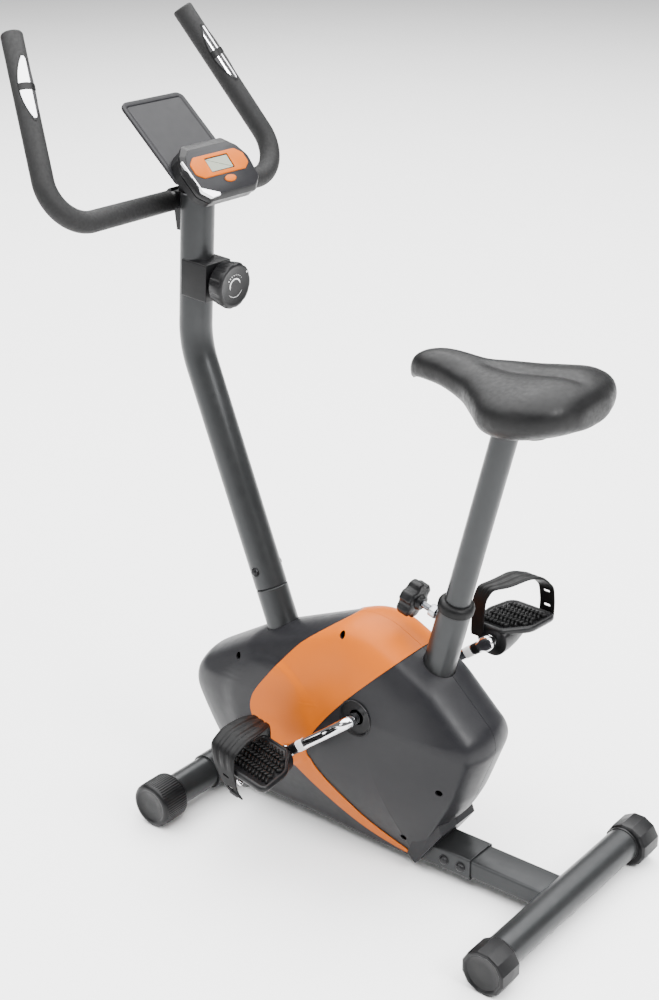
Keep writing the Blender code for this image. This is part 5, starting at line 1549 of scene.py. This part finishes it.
def make_strap(word, spot, strap, slots):
    """Moulded strap with three raised ribs along it and slots for its buckle."""
    route = strap_route(strap)
    columns = 40
    rings = []
    last = len(route) - 1
    for index, station in enumerate(route):
        before = route[max(index - 1, 0)]
        after = route[min(index + 1, last)]
        lift = Vector((before.z - after.z, after.y - before.y)).normalized()
        width = station.w / 2.0 * (0.90 if index in (0, last) else 1.0)
        share = index / last
        ribbed = smooth_step(share, 0.16, 0.26) * (1.0 - smooth_step(share, 0.68, 0.76))
        ring = []
        for column in range(columns + 1):
            u = 2.0 * column / columns - 1.0
            rib = sum(1.0 - smooth_step(abs(u - middle), 0.14, 0.24)
                      for middle in (-0.64, 0.0, 0.64))
            high = 0.0011 * round_edge(u) + 0.0016 * rib * ribbed
            ring.append((u * width, high))
        for column in range(columns, -1, -1):
            u = 2.0 * column / columns - 1.0
            ring.append((u * width, -0.0011 * round_edge(u) - 0.0001))
        rings.append([spot(station.x + forward, station.y + lift.x * high,
                           station.z + lift.y * high) for forward, high in ring])
    item = add_rings(f"{word}_strap", rings, "black_rubber", f"{word}_pedal",
                     (f"{word}_pedal_strap",), sharp=50.0)
    tools = []
    for share in slots:
        index = round(share * last)
        station = route[index]
        along = (route[index + 1] - route[index - 1]).normalized()
        lift = Vector((along.z, -along.y)).normalized()
        outline = rounded_box(0.0056, 0.0021, 0.0020, 4)
        solid = []
        for depth in (-0.006, 0.006):
            solid.append([spot(station.x + point.x + along.x * point.y,
                               station.y + along.y * point.y + lift.x * depth,
                               station.z + along.z * point.y + lift.y * depth)
                          for point in outline])
        tools.append(cutter("strap_slot", solid))
    cut(item, tools)
    finish_edges(item, 50.0)
    make_buckle(word, spot, route)


def make_buckle(word, spot, route):
    """Rounded hook on the pedal that the strap's tail is buttoned onto."""
    station = route[-4]
    along = (route[-1] - route[-7]).normalized()
    out = Vector((-along.z, along.y))
    rings = []
    for depth, size in ((0.0008, 0.92), (0.0016, 1.0), (0.0050, 1.0), (0.0064, 0.86),
                        (0.0068, 0.6)):
        rings.append([spot(station.x + point.x * size,
                           station.y + along.y * point.y * size + out.x * depth,
                           station.z + along.z * point.y * size + out.y * depth)
                      for point in rounded_box(0.0085, 0.0055, 0.0030, 5)])
    add_rings(f"{word}_strap_buckle", rings, "black_plastic", f"{word}_pedal", sharp=45.0)


def make_hole_ring(word, side):
    """Black ring pressed into the crank hole of a shell."""
    profile = [(0.0120, 0.0700), (0.0255, 0.0706), (0.0262, 0.0722), (0.0268, 0.0738),
               (0.0285, 0.0746), (0.0288, 0.0741), (0.0272, 0.0700), (0.0258, 0.0690),
               (0.0120, 0.0688)]
    flipped = [(radius, side * y) for radius, y in profile]
    add_turned(f"{word}_crank_seal", flipped, CRANK, SIDE, "black_plastic", "frame", looped=True)


for word, side, tilt, strap, slots in (("left", 1, 12.0, LEFT_STRAP, (0.80, 0.87)),
                                       ("right", -1, 2.0, RIGHT_STRAP, (0.80, 0.90))):
    pedal_eye = make_crank_arm(word, side)
    make_pedal(word, side, pedal_eye, tilt, strap, slots)
    make_hole_ring(word, side)

# ---------------------------------------------------------------- brackets and small parts

def add_plate(name, outline, low, high, *details, **options):
    """A side-view outline of (x, z) points, made solid between two y positions."""
    rings = [[Vector((x, y, z)) for x, z in outline] for y in (low, high)]
    return add_rings(name, rings, *details, **options)


def arc(centre, radius, first, last, steps=32):
    return [(centre.x + radius * math.cos(math.radians(first + (last - first) * step / steps)),
             centre.z + radius * math.sin(math.radians(first + (last - first) * step / steps)))
            for step in range(steps + 1)]


def make_brackets():
    bar = Vector((FRONT_BAR_X, 0.0, BAR_HEIGHT))
    sleeve = arc(bar, 0.0280, -60.0, 250.0, 64) + arc(bar, BAR_RADIUS + GAP, 250.0, -60.0, 64)
    add_plate("bar_sleeve", sleeve, -0.0660, 0.0660, "powder_coat", "frame", ("front_saddle",),
              bevel=0.0004)
    hold = HANDLEBAR_RADIUS + GAP
    back = arc(BAR_CORNER, hold, 95.0, 265.0) + [(0.2800, 0.8920), (0.2560, 0.8920),
                                               (0.2560, 0.9480)]
    clamp = add_plate("bar_bracket", back, -0.0110, 0.0110, "black_steel", "frame",
                      ("clamp_bracket",))
    ends = [at_height(POST_UPPER_POINT, POST_UPPER_AXIS, height) for height in (0.86, 0.98)]
    cut(clamp, [cutter("post_room", path_rings(ends, POST_RADIUS + GAP))])
    finish_edges(clamp, 35.0)
    add_edges(clamp, 0.0005, 35.0)
    cap = arc(BAR_CORNER, hold, -80.0, 80.0) + arc(BAR_CORNER, hold + 0.0044, 80.0, -80.0)
    add_plate("bar_cap", cap, -0.0110, 0.0110, "black_steel", "frame", ("clamp_cap",),
              bevel=0.0005)


def make_saddle_underside():
    """Plastic pan with a pressed rim, and the clamp on the seat post."""
    outline = rounded([(Vector((-0.245, -0.018)), 0.010), (Vector((-0.245, 0.018)), 0.010),
                       (Vector((-0.300, 0.048)), 0.025), (Vector((-0.360, 0.044)), 0.020),
                       (Vector((-0.360, -0.044)), 0.020), (Vector((-0.300, -0.048)), 0.025)], 10)
    rings = []
    for step, height in ((0.0090, 0.7220), (0.0022, 0.7220), (0.0006, 0.7226), (0.0, 0.7238),
                         (0.0, 0.7276), (0.0006, 0.7280)):
        rings.append([Vector((point.x, point.y, height)) for point in inset(outline, step)])
    add_rings("seat_pan", rings, "black_plastic", "seat", ("saddle_base",), sharp=40.0)
    top = at_height(SEAT_POINT, SEAT_AXIS, 0.7080)
    under = (Vector((0.0, 0.0, 0.7217)), LEVEL)
    add_pipe("seat_clamp", [top + SEAT_AXIS * 0.0003, top + SEAT_AXIS * 0.0200], 0.0215, 0.0110,
             "black_steel", "seat", ("saddle_clamp",), cuts=(None, under))


make_brackets()
make_saddle_underside()

# ---------------------------------------------------------------- CAD nodes that stay

def finish_cad_nodes():
    """Give every carried-over CAD solid the material of its slot in the record."""
    for part in frame["record"]["subparts"]:
        node = frame["nodes"][part["node"]]
        node.data.materials.clear()
        node.data.materials.append(MATERIALS[part["material_slot"]])


finish_cad_nodes()

# ---------------------------------------------------------------- stage, lights and camera

CAMERA_PLACE = Vector((-1.41436, 1.74925, 1.49560))
CAMERA_YAW = -50.79
CAMERA_PITCH = 23.055
CAMERA_ROLL = -0.763
LENS = 61.69
FLOOR_HALF_SIZE = 14.0


def make_floor():
    mesh = bpy.data.meshes.new("floor")
    shape = bmesh.new()
    bmesh.ops.create_grid(shape, x_segments=8, y_segments=8, size=FLOOR_HALF_SIZE)
    shape.to_mesh(mesh)
    shape.free()
    floor = bpy.data.objects.new("floor", mesh)
    bpy.context.scene.collection.objects.link(floor)
    material, tree, shader, place = new_material("floor_white")
    tint = add_tint(tree, add_noise(tree, place, 0.5), (0.90, 0.90, 0.90), (0.93, 0.93, 0.93))
    tree.links.new(tint, shader.inputs["Base Color"])
    shader.inputs["Roughness"].default_value = 0.75
    mesh.materials.append(material)


def add_area(name, place, target, size, power, height=None):
    light = bpy.data.lights.new(name, "AREA")
    light.shape = "RECTANGLE"
    light.size = size
    light.size_y = height or size
    light.energy = power
    item = bpy.data.objects.new(name, light)
    item.location = place
    item.rotation_euler = (target - place).to_track_quat("-Z", "Y").to_euler()
    bpy.context.scene.collection.objects.link(item)


def make_lights():
    world = bpy.data.worlds.new("studio")
    world.use_nodes = True
    backdrop = world.node_tree.nodes["Background"]
    backdrop.inputs["Color"].default_value = (1.0, 1.0, 1.0, 1.0)
    backdrop.inputs["Strength"].default_value = 0.25
    bpy.context.scene.world = world
    middle = Vector((0.0, 0.0, 0.55))
    add_area("key", Vector((-2.6, 0.2, 2.2)), middle, 1.0, 110.0)
    add_area("fill", Vector((0.8, 2.8, 1.5)), middle, 1.2, 20.0)
    add_area("top", Vector((1.0, -1.0, 5.0)), Vector((1.0, -1.0, 0.0)), 10.0, 2600.0)


def make_camera():
    camera = bpy.data.cameras.new("camera")
    camera.sensor_width = 36.0
    camera.sensor_fit = "AUTO"
    camera.lens = LENS
    camera.clip_end = 60.0
    item = bpy.data.objects.new("camera", camera)
    yaw = math.radians(CAMERA_YAW)
    pitch = math.radians(CAMERA_PITCH)
    forward = Vector((math.cos(pitch) * math.cos(yaw), math.cos(pitch) * math.sin(yaw),
                      -math.sin(pitch)))
    facing = forward.to_track_quat("-Z", "Y").to_matrix()
    turn = facing @ Matrix.Rotation(math.radians(CAMERA_ROLL), 3, "Z")
    item.matrix_world = Matrix.Translation(CAMERA_PLACE) @ turn.to_4x4()
    bpy.context.scene.collection.objects.link(item)
    bpy.context.scene.camera = item


make_floor()
make_lights()
make_camera()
+++
■ Your goal: For the data above, state only how many lines include the word "scene".

■ Solution below: 6